Configuration decisions are also based on conflicting goals, and the tradeoffs are often not obvious in a complex system. For example, network traffic is lowered by minimizing inter-processor communication (IPC), but may be increased by maximizing throughput. Predicting when a different configuration would improve a particular system's performance is not easy, nor is it always clear what changes would improve a specific application.
Architectural paradigms, such as 3-tier client/server and X-windows, have been developed to simplify the decision-making involved in distributed system design, but the adoption of a particular paradigm does not necessarily provide a satisfactory configuration for a specific application. In addition, these paradigms were developed to address the performance issues, but they are often inadequate beyond a certain size or complexity of distributed system. Predicting when a different configuration would improve a particular system's performance is not easy.
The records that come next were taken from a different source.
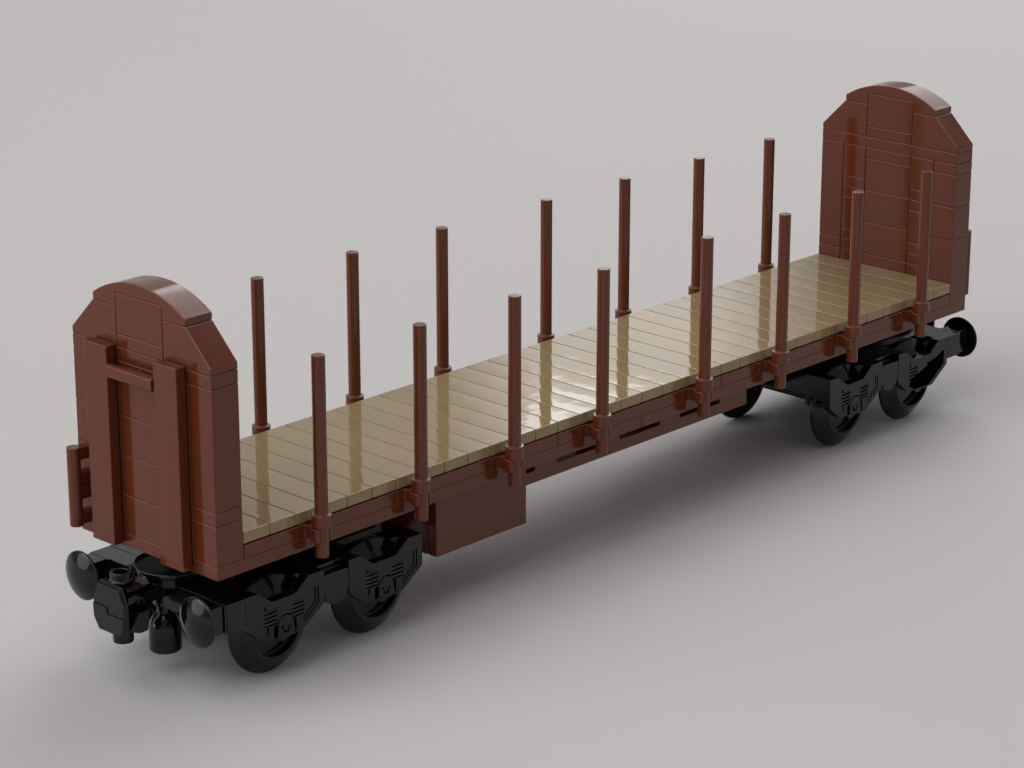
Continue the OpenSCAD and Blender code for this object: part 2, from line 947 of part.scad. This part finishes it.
buffer_beam(0);  // front_buffer_beam
buffers(0);  // front_buffers
hanging_peg(0);  // front_hanging_peg
color(black) at_bogie(1) bogie_plate();  // rear_bogie_plate
axle_holders(1);  // rear_axle_holders
cross_beam(1);  // rear_cross_beam
buffer_beam(1);  // rear_buffer_beam
buffers(1);  // rear_buffers
hanging_peg(1);  // rear_hanging_peg
coupler_housing(0);  // front_coupler_housing
coupler_magnet(0);  // front_coupler_magnet
coupler_pin(0);  // front_coupler_pin
coupler_housing(1);  // rear_coupler_housing
coupler_magnet(1);  // rear_coupler_magnet
coupler_pin(1);  // rear_coupler_pin
wheels(1);  // wheels_1
wheels(2);  // wheels_2
wheels(3);  // wheels_3
wheels(4);  // wheels_4
axle(1);  // axle_1
axle(2);  // axle_2
axle(3);  // axle_3
axle(4);  // axle_4
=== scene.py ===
"""Looks of the bulkhead flat wagon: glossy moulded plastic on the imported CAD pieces, in soft light."""
import json
import math

import bpy
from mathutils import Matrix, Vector

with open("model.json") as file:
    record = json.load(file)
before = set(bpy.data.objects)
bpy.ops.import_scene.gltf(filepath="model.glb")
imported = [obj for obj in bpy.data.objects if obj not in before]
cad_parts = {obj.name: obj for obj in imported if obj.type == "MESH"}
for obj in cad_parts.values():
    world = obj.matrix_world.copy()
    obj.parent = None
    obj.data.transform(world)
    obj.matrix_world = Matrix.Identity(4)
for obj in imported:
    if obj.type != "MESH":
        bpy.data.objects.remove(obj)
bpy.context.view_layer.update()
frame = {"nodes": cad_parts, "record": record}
NODES = frame["nodes"]
SLOTS = {row["node"]: row["material_slot"] for row in frame["record"]["subparts"]}
MM = 0.001

# ---------------------------------------------------------------- colours, linear
BROWN = (0.127, 0.0285, 0.0095)
TAN = (0.315, 0.228, 0.113)
BLACK = (0.0028, 0.0028, 0.0030)
STEEL = (0.60, 0.60, 0.62)
DARK_STEEL = (0.035, 0.035, 0.038)
FLOOR = (0.615, 0.597, 0.592)
SURROUNDINGS = (1.0, 0.985, 0.98)

# ---------------------------------------------------------------- edges of the CAD pieces
EDGE_ROUND = 0.22 * MM                 # rounding of a moulded edge
WELD = 0.001 * MM                      # corners closer than this are one corner
FLAT_ANGLE = math.radians(0.4)         # faces that meet at less than this are one flat face
ROUND_ANGLE = math.radians(34)         # edges sharper than this are rounded
# These nodes have details finer than EDGE_ROUND, so their rounding shrinks until no two edges cross
FINE_NODES = {
    "front_axle_holders", "rear_axle_holders",
    "front_coupler_housing", "rear_coupler_housing",
    "front_buffer_beam", "rear_buffer_beam",
    "front_buffers", "rear_buffers",
    "stake_clips", "arch_caps", "grab_bricks",
}

# ---------------------------------------------------------------- surface detail of the plastic
PIECE_SHIFT = (0.31, 0.17, 0.23)       # the most that the pattern moves from piece to piece, in metres
NOISE_SPAN = (0.3, 0.7)                # most of a noise texture lies between these values
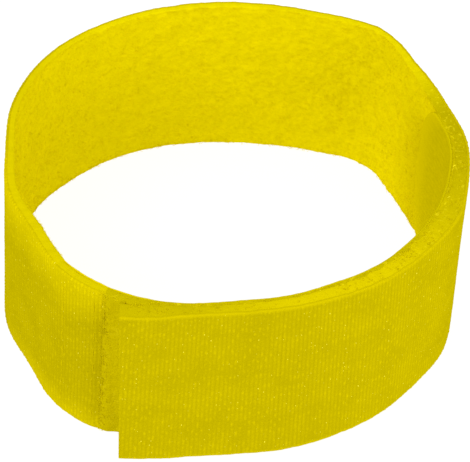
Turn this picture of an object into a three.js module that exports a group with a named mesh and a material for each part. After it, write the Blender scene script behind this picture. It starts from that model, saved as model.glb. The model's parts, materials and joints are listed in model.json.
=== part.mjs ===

Commercial tools, such as Forte, that automate the generation of communication code still require developers to manually decide on the mapping and provide this information to the tool, via drag-and-drop. Manually attempting to analyze the tradeoffs is a difficult task for a system of any complexity and scale.
Commercial tools implementing UML (Unified Modeling Language), such as Rational Rose™, allow for manual partitioning and allocation steps, and represent the results. However, neither the standard nor the supporting tools provide an automated process for determining the component diagrams or the deployment diagrams.
As a result, there is a need in the art for the present invention.